**Material**
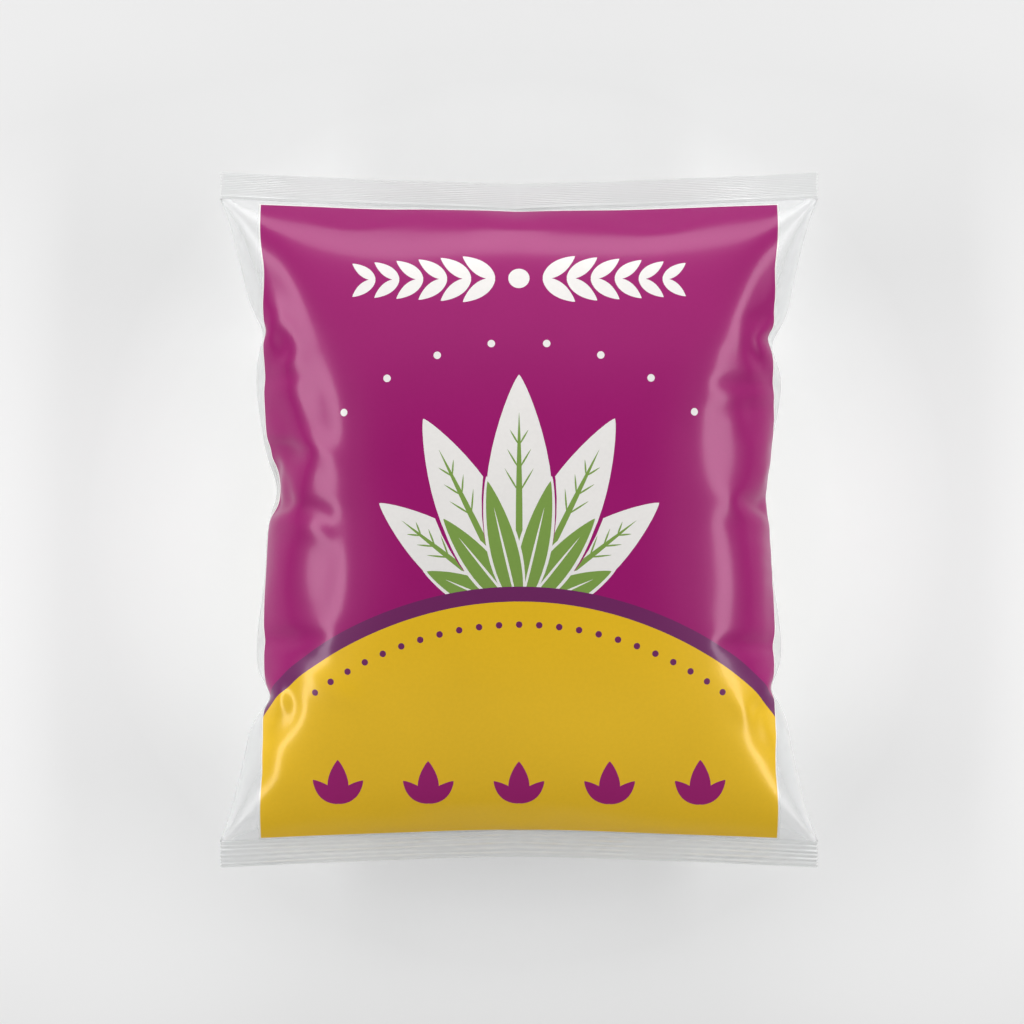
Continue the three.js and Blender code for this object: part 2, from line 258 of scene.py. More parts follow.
def blown_start(settings):
    """First guess of the blown-up film: front and back points, from the left fold to the right."""
    across, along = COARSE
    s, v = np.meshgrid(np.linspace(-1, 1, across + 1), np.linspace(-1, 1, along + 1), indexing="ij")
    y = v * (SEALED_CORNER - (SEALED_CORNER - SEALED_MIDDLE) * (1 - np.abs(s)))
    left = fold_half_width(y, LEFT_FOLD, settings.waist)
    right = fold_half_width(y, RIGHT_FOLD, settings.waist)
    x = s * np.where(s < 0, left, right)
    height = BULGE * np.maximum(1 - v * v, 0) ** 0.643 * np.sqrt(1 - np.abs(s) ** 5)
    random = np.random.default_rng(settings.seed)
    sheets = []
    for side in (1, -1):
        uneven = 0.4 * MM * random.standard_normal(height.shape) * (1 - v * v)
        sheets.append(np.stack([x, y, SEAL_PLANE + side * (height + uneven)], -1))
    points = np.stack(sheets)
    pin_to_seals(points)
    return points


def pin_to_seals(points):
    x = np.linspace(-FLAT_WIDTH / 2, FLAT_WIDTH / 2, points.shape[1])
    for row, end in ((0, -1), (-1, 1)):
        y, z = seal_line(x, end)
        points[:, :, row] = np.stack([x, y, z], -1)


def stretch_sets(shape, cell_x, cell_y):
    """Pairs of neighbouring points and their distance on the flat film, in sets that share no point."""
    every = slice(None)
    columns, rows = shape
    diagonal = math.hypot(cell_x, cell_y)
    sets = []
    for odd in (0, 1):
        right, right_next = slice(odd, columns - 1, 2), slice(odd + 1, columns, 2)
        up, up_next = slice(odd, rows - 1, 2), slice(odd + 1, rows, 2)
        sets.append(((every, right, every), (every, right_next, every), cell_x))
        sets.append(((every, every, up), (every, every, up_next), cell_y))
        lower, upper = slice(0, rows - 1), slice(1, rows)
        sets.append(((every, right, lower), (every, right_next, upper), diagonal))
        sets.append(((every, right, upper), (every, right_next, lower), diagonal))
    return sets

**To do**
Quote the data above verbatim from its first line to the line that includes "points[:, :, row]", with both boundary lines retained.

**Exercise output**
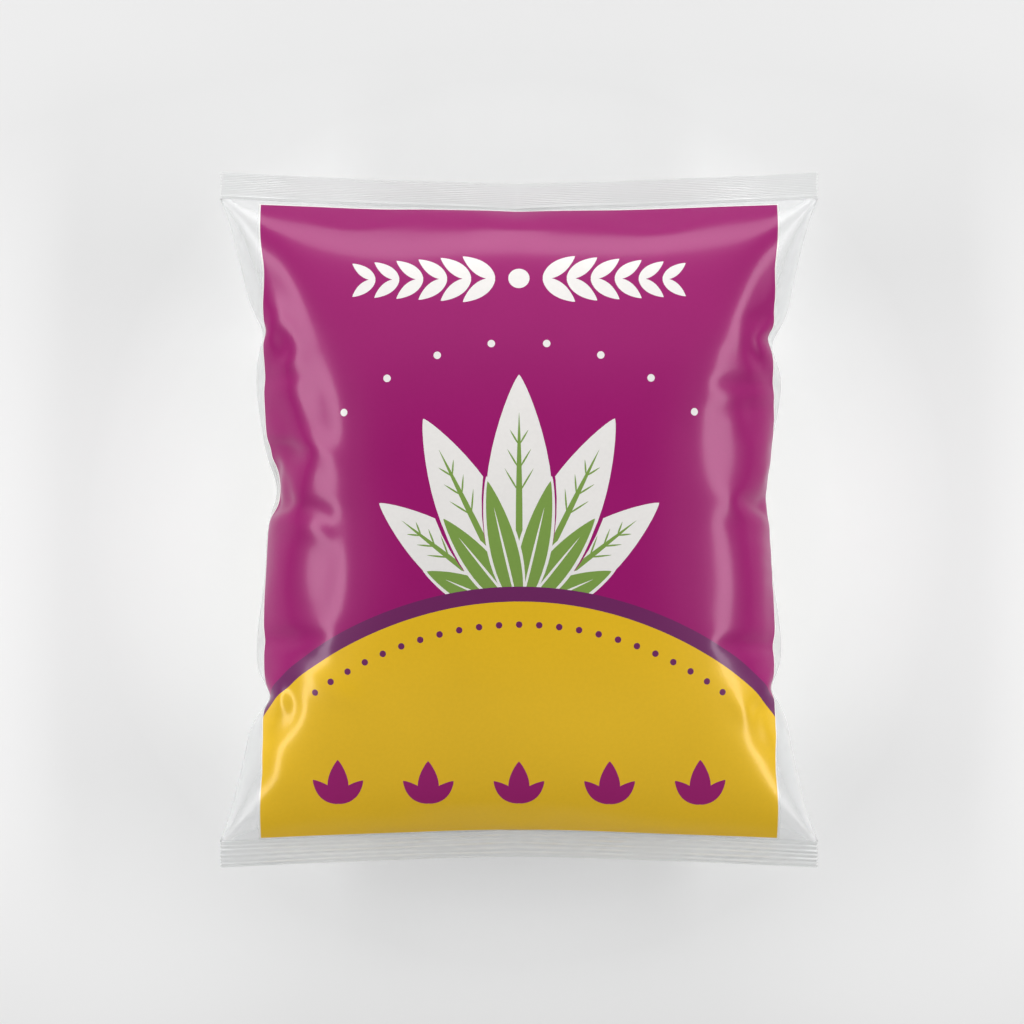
Continue the three.js and Blender code for this object: part 2, from line 258 of scene.py. More parts follow.
def blown_start(settings):
    """First guess of the blown-up film: front and back points, from the left fold to the right."""
    across, along = COARSE
    s, v = np.meshgrid(np.linspace(-1, 1, across + 1), np.linspace(-1, 1, along + 1), indexing="ij")
    y = v * (SEALED_CORNER - (SEALED_CORNER - SEALED_MIDDLE) * (1 - np.abs(s)))
    left = fold_half_width(y, LEFT_FOLD, settings.waist)
    right = fold_half_width(y, RIGHT_FOLD, settings.waist)
    x = s * np.where(s < 0, left, right)
    height = BULGE * np.maximum(1 - v * v, 0) ** 0.643 * np.sqrt(1 - np.abs(s) ** 5)
    random = np.random.default_rng(settings.seed)
    sheets = []
    for side in (1, -1):
        uneven = 0.4 * MM * random.standard_normal(height.shape) * (1 - v * v)
        sheets.append(np.stack([x, y, SEAL_PLANE + side * (height + uneven)], -1))
    points = np.stack(sheets)
    pin_to_seals(points)
    return points


def pin_to_seals(points):
    x = np.linspace(-FLAT_WIDTH / 2, FLAT_WIDTH / 2, points.shape[1])
    for row, end in ((0, -1), (-1, 1)):
        y, z = seal_line(x, end)
        points[:, :, row] = np.stack([x, y, z], -1)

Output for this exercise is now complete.